Right and Left Nonsense about the Patriot Act

The one good thing the Patriot Act has done is provide a lot of entertainment as people on the Right and Left alternately work themselves into knots to try to either oppose or support John Ashcroft’s favorite law.

First, on the Left, here’s a blatant distortion of the act by Pete Ponzetti, a Green Party activist and politician, from an op-ed published in the student newspaper at the university I work at,

Under Section 213, the Patriot Act legally allows secret searches by the FBI, in both terrorism-related and general investigations. Agents can now search homes and offices using a warrant, but without ever notifying the individuals being investigated.

Except, of course, Section 213 is quite clear — the FBI can delay notification of a search warrant with the approval of a judge, but it cannot simply decided to never notify an individual that he or she has been the subject of a search warrant. In fact, Section 213 requires that such search warrants “provide for the giving of such notice within a reasonable period of its execution, which period may thereafter be extended by the court for good cause shown.”

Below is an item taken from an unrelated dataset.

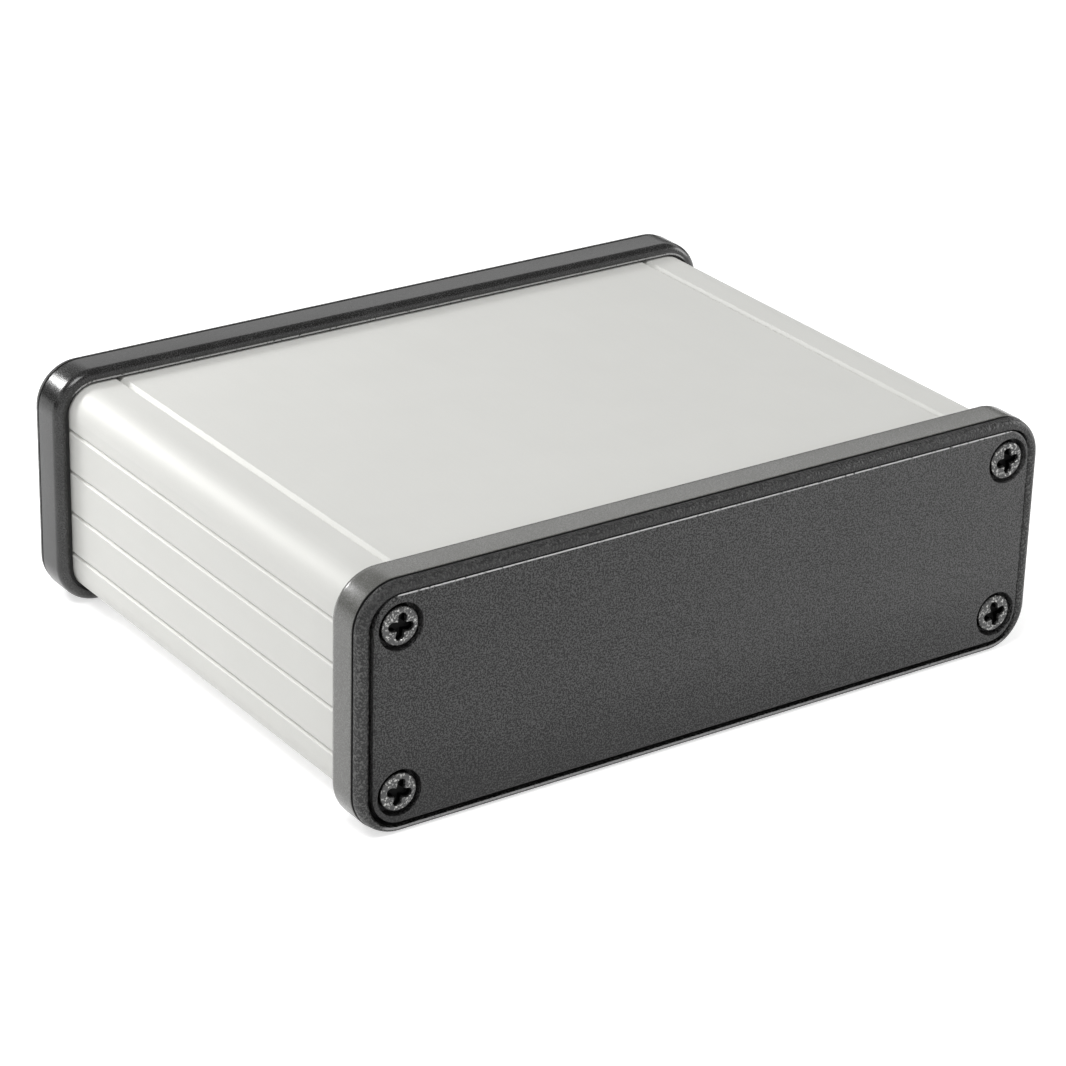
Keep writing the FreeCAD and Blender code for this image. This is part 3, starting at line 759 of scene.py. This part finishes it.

A lot of Left-liberals rail against this so-called “sneak-and-peek” provision, but it is one of the more defensible parts of the legislation. This is the same sort of provision, after all, that applies to wiretaps search warrants. You don’t put a wiretap on a suspected terrorist or organize crime figure and then notify them that, by the way, we’re listening in on your conversations. Similarly, there are clearly cases where it would be prudent not to notify a suspected terrorist that his/her house has been searched by the FBI.

The main problem with Section 213, as with wiretaps, is the possibility of abusing that power. Such fears are only exacerbated by the Justice Department’s incredible level of secrecy about how it enforces the Patriot Act. Which brings me to the right winger who is just as obtuse as Ponzetti, but from a different perspective, Rich Lowry. Lowry rants against the new scourge facing the Republic — librarians — and has a good laugh at Ashcroft’s attempt at embarassing this group,

The A[merican] L[ibrary] A[ssociation]’s opposition to a portion of the Patriot Act that allows counterterrorism investigators to subpoena library records has been total — the ALA is against the very idea of it being on the books (so to speak). So the organization appeared unembarrassed when Ashcroft revealed that this part of the act — hyped by the ALA into a fundamental assault on American rights — has never been used.

But this is precisely the heart of the problem. The fact that this provision of the Patriot Act had never been used was classified until Ashcroft asked it to be declassified specifically to make his point. But how can we possibly be expected to trust a Justice Department that classifies as a state secret the fact that a given law has never been enforced? Far from embarassing the ALA, Ashcroft’s revelation merely underscored the alarming cult of secrecy that obtains in the Justice Department.

Sources:

The ideological librarians. Rich Lowry, King Features Syndicate, September 22, 2003.

Patriot Act violates citizen’s privacy, should be repealed. Pete Ponzetti, Western Herald, September 17, 2003.